◆ **Exercise goal**:
The listing below is to be output in its exact form.

**** Given data ****

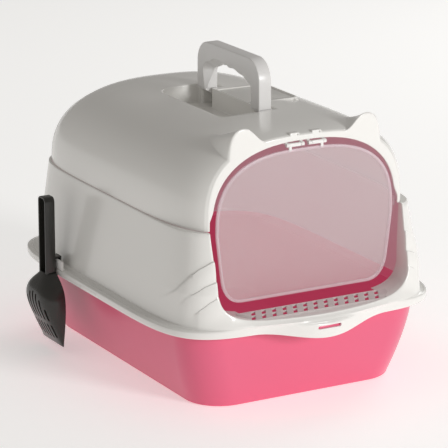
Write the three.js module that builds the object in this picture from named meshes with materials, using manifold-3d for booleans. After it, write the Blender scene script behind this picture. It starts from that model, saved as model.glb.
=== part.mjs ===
// Hooded cat litter box: a pan, a two-piece hood with cat ears, a swinging door, a folding
// carry handle, a filter under a lid in the roof, and a scoop hung on a rail at the side.
// Millimetres. The origin is the centre of the pan's underside, +Z is up, the door faces -Y.
import * as THREE from "three";
import { mergeVertices } from "three/addons/utils/BufferGeometryUtils.js";
import Module from "manifold-3d";

const wasm = await Module();
wasm.setup();

// ---------- driving dimensions ----------
const SKIN = 2.6; // wall of the moulded shells
const GAP = 0.4; // clearance between neighbouring pieces

const PAN = { halfWidth: 141.5, halfLength: 210, topHalfWidth: 168, topHalfLength: 226, cornerRadius: 48,
  height: 102.2, flare: 1.5, rimHalfWidth: 189.6, rimHalfLength: 246.3 };
const FLANGE = { halfWidth: 193.3, halfLength: 250, power: 5.7, bottom: 101, top: 108.5,
  tongueReach: 21, tongueHalfWidth: 95, tongueDip: 11 };
const LOWER = { halfWidth: 164.5, front: 223, rear: 232, top: 226, bottom: 113,
  sideSlope: 0.137, frontSlope: 0.175, rearSlope: 0.07, frontPower: 8, rearPower: 5.7,
  lipReach: 16, lipHalfWidth: 130, lipStart: 150 };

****

◆ **Task output**:
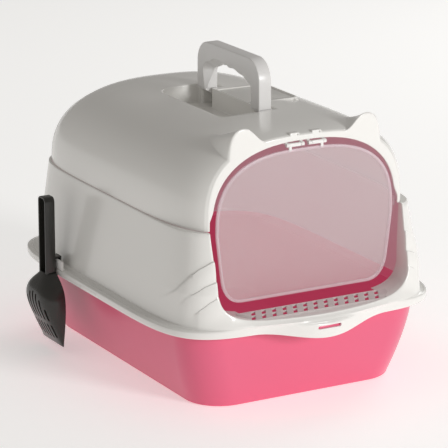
Write the three.js module that builds the object in this picture from named meshes with materials, using manifold-3d for booleans. After it, write the Blender scene script behind this picture. It starts from that model, saved as model.glb.
=== part.mjs ===
// Hooded cat litter box: a pan, a two-piece hood with cat ears, a swinging door, a folding
// carry handle, a filter under a lid in the roof, and a scoop hung on a rail at the side.
// Millimetres. The origin is the centre of the pan's underside, +Z is up, the door faces -Y.
import * as THREE from "three";
import { mergeVertices } from "three/addons/utils/BufferGeometryUtils.js";
import Module from "manifold-3d";

const wasm = await Module();
wasm.setup();

// ---------- driving dimensions ----------
const SKIN = 2.6; // wall of the moulded shells
const GAP = 0.4; // clearance between neighbouring pieces

const PAN = { halfWidth: 141.5, halfLength: 210, topHalfWidth: 168, topHalfLength: 226, cornerRadius: 48,
  height: 102.2, flare: 1.5, rimHalfWidth: 189.6, rimHalfLength: 246.3 };
const FLANGE = { halfWidth: 193.3, halfLength: 250, power: 5.7, bottom: 101, top: 108.5,
  tongueReach: 21, tongueHalfWidth: 95, tongueDip: 11 };
const LOWER = { halfWidth: 164.5, front: 223, rear: 232, top: 226, bottom: 113,
  sideSlope: 0.137, frontSlope: 0.175, rearSlope: 0.07, frontPower: 8, rearPower: 5.7,
  lipReach: 16, lipHalfWidth: 130, lipStart: 150 };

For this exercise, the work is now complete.